State v. Justin Traverse
This text of State v. Justin Traverse (State v. Justin Traverse) is published on Counsel Stack Legal Research, covering Supreme Court of Vermont primary law. Counsel Stack provides free access to over 12 million legal documents including statutes, case law, regulations, and constitutions.
Opinion
VERMONT SUPREME COURT Case No. 24-AP-055 109 State Street Montpelier VT 05609-0801 802-828-4774 www.vermontjudiciary.org
Note: In the case title, an asterisk (*) indicates an appellant and a double asterisk (**) indicates a cross- appellant. Decisions of a three-justice panel are not to be considered as precedent before any tribunal.
ENTRY ORDER
FEBRUARY TERM, 2025
State of Vermont v. Justin Traverse* } APPEALED FROM: } Superior Court, Bennington Unit, } Criminal Division } CASE NO. 22-CR-11766 Trial Judge: Kerry Ann McDonald-Cady
In the above-entitled cause, the Clerk will enter:
Defendant appeals his conviction for refusing an evidentiary breath test in violation of 23 V.S.A. § 1201(b). We affirm.

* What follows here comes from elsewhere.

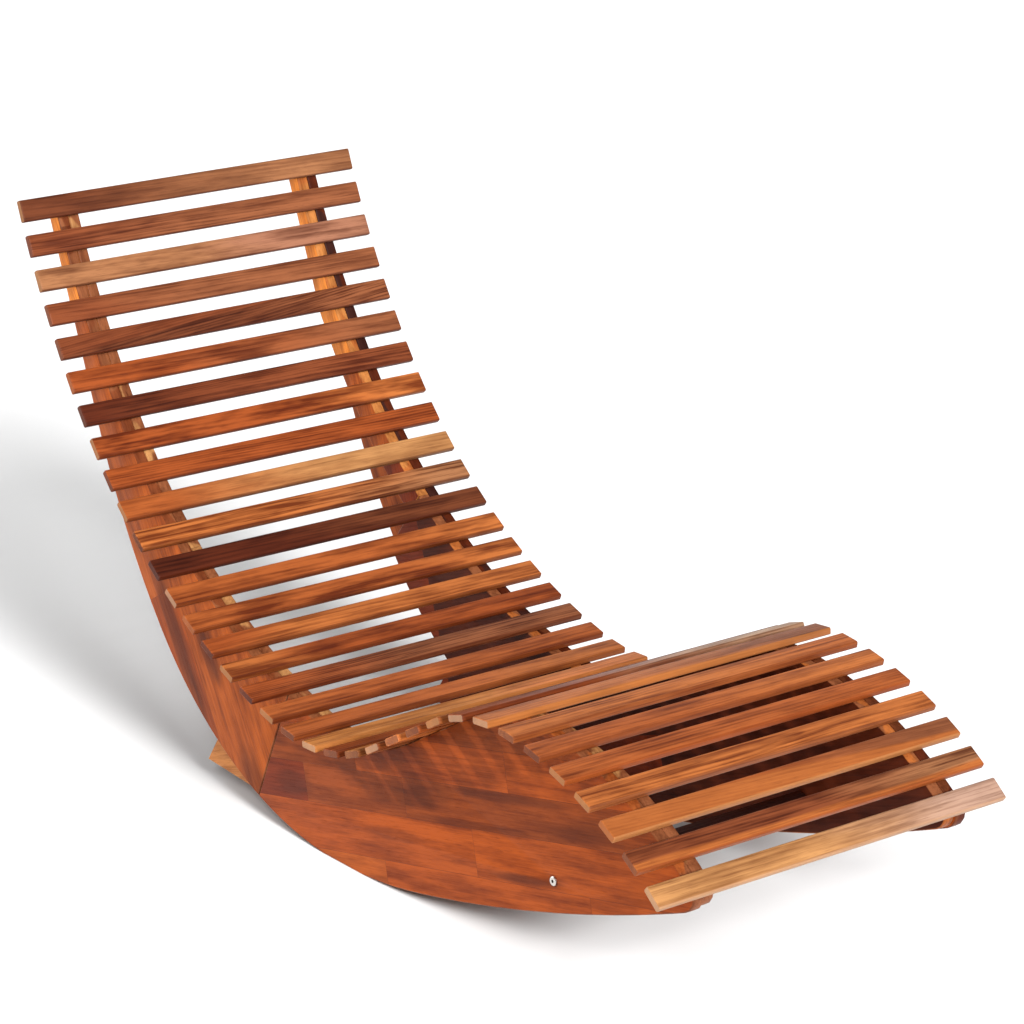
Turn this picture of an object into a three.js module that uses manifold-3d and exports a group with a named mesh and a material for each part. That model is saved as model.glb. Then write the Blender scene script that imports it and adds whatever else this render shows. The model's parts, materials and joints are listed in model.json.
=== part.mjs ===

In December 2022, defendant was charged with driving under the influence of alcohol (DUI)-second offense and criminal refusal. The information alleged that defendant had previously been convicted of violating 23 V.S.A. § 1201 within the past twenty years.
Defendant’s October 2023 trial was bifurcated to avoid exposing the jurors to evidence of defendant’s prior conviction. After the close of evidence, while the jury was deliberating on the other elements of the two charges, the court asked defense counsel if defendant wanted a bench trial on the prior-conviction element. Defense counsel responded affirmatively. The court explained to defendant that he could opt between having that issue tried by the jury or by the court, or he could stipulate to the fact that he had a prior conviction for DUI. The following exchange then took place:
Defendant: Well, I guess I, I deserved that one.
Defense counsel: I—
Defendant: No.
Defense counsel: Yeah. You can even, you can even agree that that, that conviction is yours.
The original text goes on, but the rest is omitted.